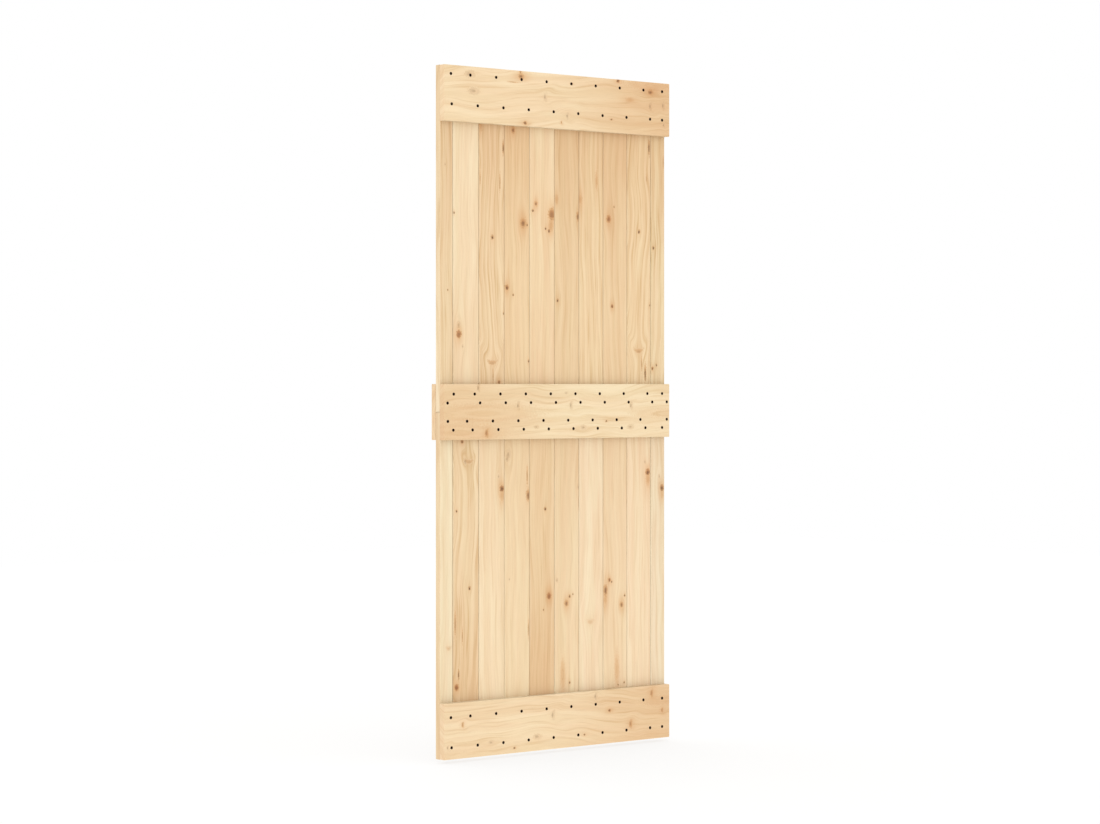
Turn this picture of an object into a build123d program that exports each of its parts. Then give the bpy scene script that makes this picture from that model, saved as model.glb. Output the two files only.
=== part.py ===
from build123d import *
from math import radians, tan
import os

# Sliding door leaf of planks: two half-height panels of tongued and grooved boards,
# one on the other, held by wide rails across the top, the joint and the bottom.
# Millimetres. +Z is up, +X runs to the right as seen from the front, which faces -Y.
# The origin is where the hangers grip: on the front face of the top rail, at its middle.

# Leaf
leaf_width = 900.0
upper_panel_height = 1050.0
lower_panel_height = 1050.0
panel_joint_gap = 1.0  # between the upper boards' feet and the lower boards' heads

# Rails
rail_thickness = 21.5
top_rail_height = 170.0
mid_rail_height = 170.0
bottom_rail_height = 170.0
rail_arris_radius = 2.5  # eased edges of the planed rails

# Boards
board_thickness = 21.5
board_cover = 98.6  # width that a whole board covers
first_board_cover = 49.5  # the left board is half a board
last_board_setback = 3.2  # the boards stop short of the rails' right ends
narrowest_board = 25.0  # a last board under this width is shared with its neighbour
shoulder_gap = 0.9  # between one board and the next
face_bevel = 2.0  # makes the fine V joint on the front
back_bevel = 0.8
outer_arris_radius = 2.0  # outer edges of the first and the last board
end_bevel = 0.8  # sawn ends, rubbed over

# Tongue and groove
tongue_thickness = 6.0
tongue_length = 7.0
tongue_tip_bevel = 1.0
tongue_side_clearance = 0.2  # on each face of the tongue
tongue_end_clearance = 1.0
tongue_from_back = 9.0  # from the board's back face to the middle of the tongue

# Screws. Each row: height above the rail's lower edge, then how far the screw stands
# from the board's left edge on the first board, on a whole board and on the last board.
top_rail_screws = ((143.0, 26.0, 50.0, 30.0), (51.5, 29.0, 78.0, 30.0))
mid_rail_screws = (
    (139.5, 36.5, 66.5, 30.0),
    (112.5, 13.5, 87.0, 50.0),
    (57.0, 14.5, 37.5, 50.0),
    (30.5, 35.0, 58.5, 30.0),
)
bottom_rail_screws = ((127.0, 26.0, 50.0, 30.0), (36.0, 28.5, 78.0, 30.0))
screw_edge_distance = 8.5  # least distance from a screw to its board's right edge
screw_head_diameter = 9.4
screw_head_clearance = 0.3  # all round the head
screw_shank_diameter = 4.6
screw_seat_angle = 90.0  # of the countersink
seat_sides = 16  # each countersink is a cone of flats, as there are many of them

# Heights and depths that follow from these
leaf_top = top_rail_height / 2
leaf_height = upper_panel_height + lower_panel_height
leaf_bottom = leaf_top - leaf_height
panel_joint = leaf_top - upper_panel_height
board_front = rail_thickness
board_back = board_front + board_thickness
tongue_middle = board_back - tongue_from_back
groove_width = tongue_thickness + 2 * tongue_side_clearance
groove_depth = tongue_length - shoulder_gap + tongue_end_clearance
seat_mouth_radius = screw_head_diameter / 2 + screw_head_clearance
seat_throat_radius = screw_shank_diameter / 2
seat_depth = (seat_mouth_radius - seat_throat_radius) / tan(radians(screw_seat_angle / 2))
leaf_left = -leaf_width / 2
leaf_right = leaf_width / 2


def board_seams():
    # The boards' edges from left to right: the first board, whole ones, and the rest.
    seams = [leaf_left, leaf_left + first_board_cover]
    last_edge = leaf_right - last_board_setback
    whole_boards = int((last_edge - seams[-1]) // board_cover)
    for _ in range(whole_boards):
        seams.append(seams[-1] + board_cover)
    if last_edge - seams[-1] < narrowest_board:
        seams[-1] = (seams[-2] + last_edge) / 2
    seams.append(last_edge)
    return seams


def board_section(left, right, grooved, tongued):
    # Plan of one board. A grooved left edge takes the neighbour's tongue.
    left_edge = left + shoulder_gap / 2 if grooved else left
    right_edge = right - shoulder_gap / 2 if tongued else right
    width = right_edge - left_edge
    middle = Pos((left_edge + right_edge) / 2, board_front + board_thickness / 2)
    section = middle * Rectangle(width, board_thickness)

    corners = section.vertices()
    outer = []
    if not grooved:
        outer += corners.sort_by(Axis.X)[:2]
    if not tongued:
        outer += corners.sort_by(Axis.X)[-2:]
    if outer:
        section = fillet(outer, outer_arris_radius)
    bevels = ((board_front, face_bevel), (board_back, back_bevel))
    for face, bevel in bevels:
        for edge, joined in ((left_edge, grooved), (right_edge, tongued)):
            if joined:
                near = section.vertices().sort_by_distance((edge, face))[0]
                section = chamfer(near, bevel)

    from_edge = (Align.MIN, Align.CENTER)
    if grooved:
        groove = Rectangle(groove_depth, groove_width, align=from_edge)
        section -= Pos(left_edge, tongue_middle) * groove
    if tongued:
        tongue = Rectangle(tongue_length, tongue_thickness, align=from_edge)
        tongue = chamfer(tongue.vertices().group_by(Axis.X)[-1], tongue_tip_bevel)
        section += Pos(right_edge, tongue_middle) * tongue
    return section


def board(left, right, grooved, tongued, foot, head):
    # One board from its foot to its head, with the long edges of its ends rubbed over.
    solid = extrude(Pos(0, 0, foot) * board_section(left, right, grooved, tongued), amount=head - foot)
    side = chamfer(Rectangle(board_thickness, head - foot).vertices(), end_bevel)
    side_middle = (left, board_front + board_thickness / 2, (foot + head) / 2)
    across = Plane(side_middle, x_dir=(0, 1, 0), z_dir=(1, 0, 0))
    return solid & extrude(across * side, amount=right + tongue_length - left)


def boards(name, foot, head):
    # A panel: every board of it, named from left to right.
    seams = board_seams()
    last = len(seams) - 2
    panel = {}
    for place, (left, right) in enumerate(zip(seams, seams[1:])):
        grooved = place > 0
        tongued = place < last
        panel[f"{name}_{place + 1:02d}"] = board(left, right, grooved, tongued, foot, head)
    return panel


def rail(bottom, height, at_back=False):
    # A planed rail the width of the leaf. Every edge is eased but those against the boards.
    front = board_back if at_back else 0
    middle = Pos(0, front + rail_thickness / 2, bottom + height / 2)
    solid = middle * Box(leaf_width, rail_thickness, height)
    faces = solid.faces().sort_by(Axis.Y)
    shown = faces[-1] if at_back else faces[0]
    return fillet(solid.edges().filter_by(Axis.Y) + shown.edges(), rail_arris_radius)


def screw_places(rows, rail_bottom):
    # Where the screws enter a rail's front: one in each board for every row.
    seams = board_seams()
    edges = list(zip(seams, seams[1:]))
    places = []
    for height, on_first, on_whole, on_last in rows:
        offsets = [on_first] + [on_whole] * (len(edges) - 2) + [on_last]
        for (left, right), offset in zip(edges, offsets):
            x = left + min(offset, right - left - screw_edge_distance)
            places.append((x, rail_bottom + height))
    return places


def screwed_rail(bottom, height, screw_rows):
    # A front rail, countersunk for its screws.
    mouth = RegularPolygon(seat_mouth_radius, seat_sides)
    throat = Pos(0, 0, seat_depth) * RegularPolygon(seat_throat_radius, seat_sides)
    seat = Rot(-90, 0, 0) * loft([mouth, throat], ruled=True)
    places = screw_places(screw_rows, bottom)
    return rail(bottom, height) - [Pos(x, 0, z) * seat for x, z in places]


def rails():
    mid_rail_bottom = panel_joint - mid_rail_height / 2
    return {
        "top_rail": screwed_rail(leaf_top - top_rail_height, top_rail_height, top_rail_screws),
        "mid_rail_front": screwed_rail(mid_rail_bottom, mid_rail_height, mid_rail_screws),
        "mid_rail_back": rail(mid_rail_bottom, mid_rail_height, at_back=True),
        "bottom_rail": screwed_rail(leaf_bottom, bottom_rail_height, bottom_rail_screws),
    }


def leaf():
    pieces = boards("upper_board", panel_joint + panel_joint_gap / 2, leaf_top)
    pieces.update(boards("lower_board", leaf_bottom, panel_joint - panel_joint_gap / 2))
    pieces.update(rails())
    return pieces


os.makedirs("parts", exist_ok=True)
for name, solid in leaf().items():
    export_step(solid, f"parts/{name}.step")
    size = solid.bounding_box().size
    print(f"{name}: {size.X:.1f} x {size.Y:.1f} x {size.Z:.1f} mm, {solid.volume / 1000:.0f} cm3")
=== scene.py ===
from math import radians
import bpy
import numpy as np
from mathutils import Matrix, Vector


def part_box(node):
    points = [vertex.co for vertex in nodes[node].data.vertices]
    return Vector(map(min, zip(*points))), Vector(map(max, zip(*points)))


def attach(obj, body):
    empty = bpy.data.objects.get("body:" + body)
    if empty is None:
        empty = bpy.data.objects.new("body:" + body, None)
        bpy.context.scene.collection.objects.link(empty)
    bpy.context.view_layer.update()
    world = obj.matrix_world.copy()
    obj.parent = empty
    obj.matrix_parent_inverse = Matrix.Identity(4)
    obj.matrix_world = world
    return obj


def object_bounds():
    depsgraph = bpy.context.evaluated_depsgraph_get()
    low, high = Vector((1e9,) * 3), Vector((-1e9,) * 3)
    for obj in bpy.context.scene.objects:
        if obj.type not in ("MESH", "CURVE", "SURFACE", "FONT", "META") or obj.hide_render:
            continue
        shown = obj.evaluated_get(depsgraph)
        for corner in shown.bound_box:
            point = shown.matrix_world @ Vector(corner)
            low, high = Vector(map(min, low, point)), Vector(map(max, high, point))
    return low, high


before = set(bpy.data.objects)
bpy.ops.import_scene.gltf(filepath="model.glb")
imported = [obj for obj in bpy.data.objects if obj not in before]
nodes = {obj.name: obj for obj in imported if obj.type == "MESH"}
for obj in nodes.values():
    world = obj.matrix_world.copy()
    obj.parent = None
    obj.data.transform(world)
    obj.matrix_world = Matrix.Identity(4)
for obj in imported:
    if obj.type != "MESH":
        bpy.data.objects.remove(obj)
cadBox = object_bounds()
leafBottom = cadBox[0][2]
print("frame loaded:", len(nodes), "solids")


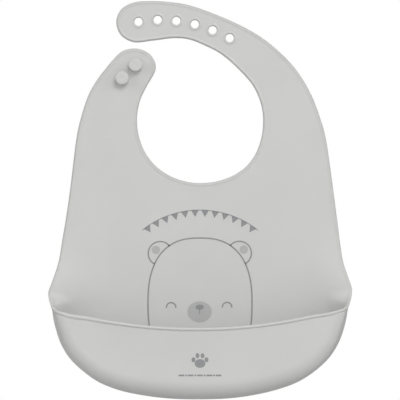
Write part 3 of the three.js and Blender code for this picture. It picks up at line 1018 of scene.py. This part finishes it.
# Lengths here are in metres.
CAMERA_DISTANCE = 4.0
CAMERA_SENSOR = 36          # this one in millimetres, as Blender has it
CAMERA_REACH = 50           # how far it sees
VIEW_WIDTH = 0.3046         # the height and width of what the camera frames, at the sheet
VIEW_CENTRE = (0.0, -0.0609)
FLOOR_Z = -0.30
FLOOR_RADIUS = 2.2
FLOOR_SIDES = 96


def build_floor():
    """A pale round floor under the hanging bib."""
    turns = [360 * k / FLOOR_SIDES for k in range(FLOOR_SIDES)]
    points = [(*on_circle(FLOOR_RADIUS / MM, turn), FLOOR_Z / MM) for turn in turns]
    floor = new_object("floor", points, [tuple(range(FLOOR_SIDES))], floor_material())


# Each light: the way it lies from the bib in degrees, its size in metres, and what it adds to
# a surface that faces it, where 1 would show a white surface as white.
STUDIO_LIGHTS = {
    "key": (17, 35, 2.2, 0.40),
    "front": (-4, 14, 2.0, 0.15),
    "left_fill": (-64, 20, 3.2, 0.255),
    "right_fill": (66, 20, 3.2, 0.235),
    "back_fill": (200, 25, 3.6, 0.50),
}
AROUND = 0.11               # the world's dimmest brightness, as light
BRIGHT_WAY = (0, -0.6, 0.8)
FROM_BRIGHT_WAY = 0.30      # what it gains towards that way, in front and above
LIGHT_DISTANCE = 5.0
AIM = Vector((0.0, 0.0, -0.06))


def build_lights():
    """Soft round lights, all aimed at the middle of the bib."""
    for name, (azimuth, elevation, size, share) in STUDIO_LIGHTS.items():
        side, up = math.radians(azimuth), math.radians(elevation)
        way = Vector((math.sin(side) * math.cos(up), -math.cos(side) * math.cos(up), math.sin(up)))
        data = bpy.data.lights.new(name, "AREA")
        data.shape = "DISK"
        data.size = size
        data.energy = share * (math.pi * LIGHT_DISTANCE) ** 2
        light = bpy.data.objects.new(name, data)
        light.location = AIM + LIGHT_DISTANCE * way
        light.rotation_euler = way.to_track_quat("Z", "Y").to_euler()
        bpy.context.scene.collection.objects.link(light)


def build_world():
    """White to the eye. As light it is brightest in front and above, so that forms show."""
    world = bpy.data.worlds.new("studio")
    world.use_nodes = True
    tree = world.node_tree
    tree.nodes.clear()
    output = tree.nodes.new("ShaderNodeOutputWorld")
    mix = tree.nodes.new("ShaderNodeMixShader")
    path = tree.nodes.new("ShaderNodeLightPath")
    light = tree.nodes.new("ShaderNodeBackground")
    seen = tree.nodes.new("ShaderNodeBackground")
    seen.inputs["Color"].default_value = (1, 1, 1, 1)
    way = tree.nodes.new("ShaderNodeTexCoord")
    towards = tree.nodes.new("ShaderNodeVectorMath")
    towards.operation = "DOT_PRODUCT"
    towards.inputs[1].default_value = BRIGHT_WAY
    tree.links.new(way.outputs["Generated"], towards.inputs[0])
    brightest = AROUND + FROM_BRIGHT_WAY
    strength = mapped(tree, towards.outputs["Value"], AROUND, brightest, given=(0, 1))
    tree.links.new(strength, light.inputs["Strength"])
    tree.links.new(path.outputs["Is Camera Ray"], mix.inputs["Fac"])
    tree.links.new(light.outputs["Background"], mix.inputs[1])
    tree.links.new(seen.outputs["Background"], mix.inputs[2])
    tree.links.new(mix.outputs["Shader"], output.inputs["Surface"])
    bpy.context.scene.world = world
    bpy.context.scene.view_settings.view_transform = "Standard"


def build_camera():
    """Straight from the front."""
    data = bpy.data.cameras.new("camera")
    data.sensor_width = CAMERA_SENSOR
    data.lens = CAMERA_SENSOR * CAMERA_DISTANCE / VIEW_WIDTH
    data.clip_end = CAMERA_REACH
    camera = bpy.data.objects.new("camera", data)
    camera.location = (VIEW_CENTRE[0], -CAMERA_DISTANCE, VIEW_CENTRE[1])
    camera.rotation_euler = (math.pi / 2, 0, 0)
    bpy.context.scene.collection.objects.link(camera)
    bpy.context.scene.camera = camera


# ---- putting it together ---------------------------------


def blend_across(piece):
    """Bakes a strap skin's transform into its mesh."""
    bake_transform(piece)


def finish_piece(nodes):
    """Hides the CAD nodes that the piece stands for."""
    if nodes:
        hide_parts(*nodes)


def build_sheet(silicone):
    """The flat sheet's skins: the panel and each strap's pieces, baked in place, with the CAD
    nodes they stand for hidden.
    """
    skins = sheet_pieces(silicone)
    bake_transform(skins["front_panel"])
    finish_piece(["yoke_panel", "belly_panel"])

    for name, joint_name in {**STUD_SKINS, **HOLE_SKINS}.items():
        blend_across(skins[name])
        finish_piece([name.removesuffix("_skin")])


def build_pocket(silicone):
    """The pocket's skin, whose walls run between the sheet and the front."""
    shell = pocket_shell(silicone)
    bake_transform(shell)
    finish_piece(["pocket_front", "pocket_floor", "pocket_left_wall", "pocket_right_wall"])


def build_studs(silicone):
    """The two studs on the short strap's tip."""
    for name, centre in STUD_CENTRES.items():
        peg = stud(name + "_peg", centre, silicone)
        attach(peg, "stud_tab")
        finish_piece([name])


def build_prints():
    """The printed face and garland on the belly, and the paw on the pocket."""
    line_ink = ink_material("ink_grey", *LINE_INK)
    soft_ink = ink_material("ink_soft_grey", *SOFT_INK)
    prints = [
        ("face_lines", face_lines(), belly_y, line_ink, "belly", ["face_print"]),
        ("ear_fills", ear_fills(), belly_y, soft_ink, "belly", []),
        ("muzzle", muzzle(), belly_y, soft_ink, "belly", []),
        ("nose", nose(), nose_y, line_ink, "belly", []),
        ("garland", garland(), belly_y, line_ink, "belly", []),
        ("paw_mark", paw_mark(), pocket_front_y, line_ink, "front_wall", ["pocket_mark"]),
    ]
    for name, outlines, surface, ink, body, nodes in prints:
        piece = ink_piece(name, outlines, surface, ink)
        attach(piece, body)
        finish_piece(nodes)


def build_bib():
    """Every piece of the bib, the printed ones last."""
    silicone = silicone_material()
    build_sheet(silicone)
    build_pocket(silicone)
    build_studs(silicone)
    build_prints()


build_camera()
build_world()
build_lights()
build_floor()
build_bib()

····················

YOUR GOAL - Above is a listing; print exactly its lines from the one with "Write part 3" through the one with "points, [tuple(range(FLOOR_SIDES))], floor_material())", and no other lines.

SOLVED PROBLEM -
Write part 3 of the three.js and Blender code for this picture. It picks up at line 1018 of scene.py. This part finishes it.
# Lengths here are in metres.
CAMERA_DISTANCE = 4.0
CAMERA_SENSOR = 36          # this one in millimetres, as Blender has it
CAMERA_REACH = 50           # how far it sees
VIEW_WIDTH = 0.3046         # the height and width of what the camera frames, at the sheet
VIEW_CENTRE = (0.0, -0.0609)
FLOOR_Z = -0.30
FLOOR_RADIUS = 2.2
FLOOR_SIDES = 96


def build_floor():
    """A pale round floor under the hanging bib."""
    turns = [360 * k / FLOOR_SIDES for k in range(FLOOR_SIDES)]
    points = [(*on_circle(FLOOR_RADIUS / MM, turn), FLOOR_Z / MM) for turn in turns]
    floor = new_object("floor", points, [tuple(range(FLOOR_SIDES))], floor_material())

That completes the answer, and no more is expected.